I can see Android rolling this out across two major releases. The first adding support for a new VM or app language and the second removing Java. Time between those releases will give developers the chance to catch up.
I just think it's silly that you are opposed to throwing everything away. That is what got us in this mess to begin with. Android was supposed to be a simple transition for existing J2ME devs.
"I just think it's silly that you are opposed to throwing everything away"
That may be, but I'm pretty sure Google wouldn't think so :)
Nobody really throws away anything, that other people are depending on. Especially, if you are depending on their continued investment into your platform.
Otherwise, Windows Mobile to Windows Phone happens. Or Python2 to Python3 (how many years it is already taking?)
So two major releases is too optimistic.

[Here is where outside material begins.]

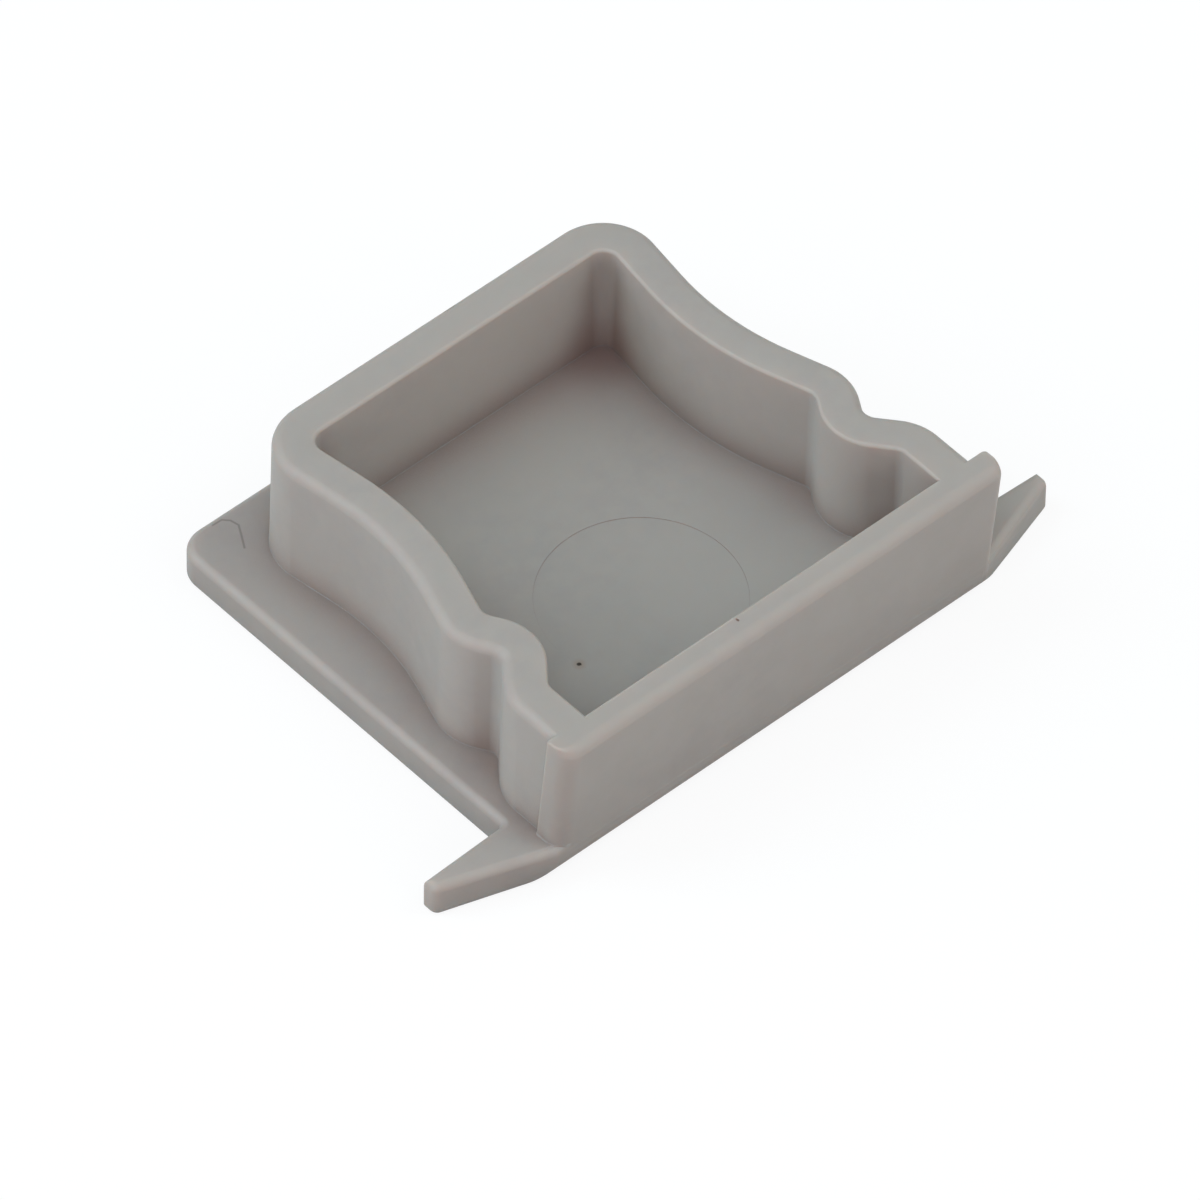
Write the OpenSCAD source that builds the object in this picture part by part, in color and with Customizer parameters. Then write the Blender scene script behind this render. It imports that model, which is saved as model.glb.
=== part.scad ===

Especially in android world, where more than two major releases are used simultaneously.
And in fact Oracle's lawsuit is about neither the language or the runtime, it's about the APIs. Yes, they were taken from Apache Harmony. Oracle insists that Android's use of them infringes because Google created a derived work, incompatible with the full Java API, from the Harmony implementation of the Java API. Google, in fact, is replacing the Harmony code with OpenJDK[1], Oracle's official open-source implementation of the Java API. (Which is one of about a billion reasons why your claim that Android uses a language based on Java instead of actually using Java is so baffling -- it's so based on Java that they can replace their code with Oracle's official Java implementation!)
[1] http://arstechnica.com/tech-policy/2016/01/android-n-switche...
Java is not the syntax, though, it's the whole specificication -- down to the bytecode.
Google just borrowed the syntax (and API).
(As did other people and projects who did "clean room" clones of Java, while not calling their product/project Java).
>And in fact Oracle's lawsuit is about neither the language or the runtime, it's about the APIs.
Yeah, that's what I wrote above: "That's just at the superficial API level though, which Oracle contested in court".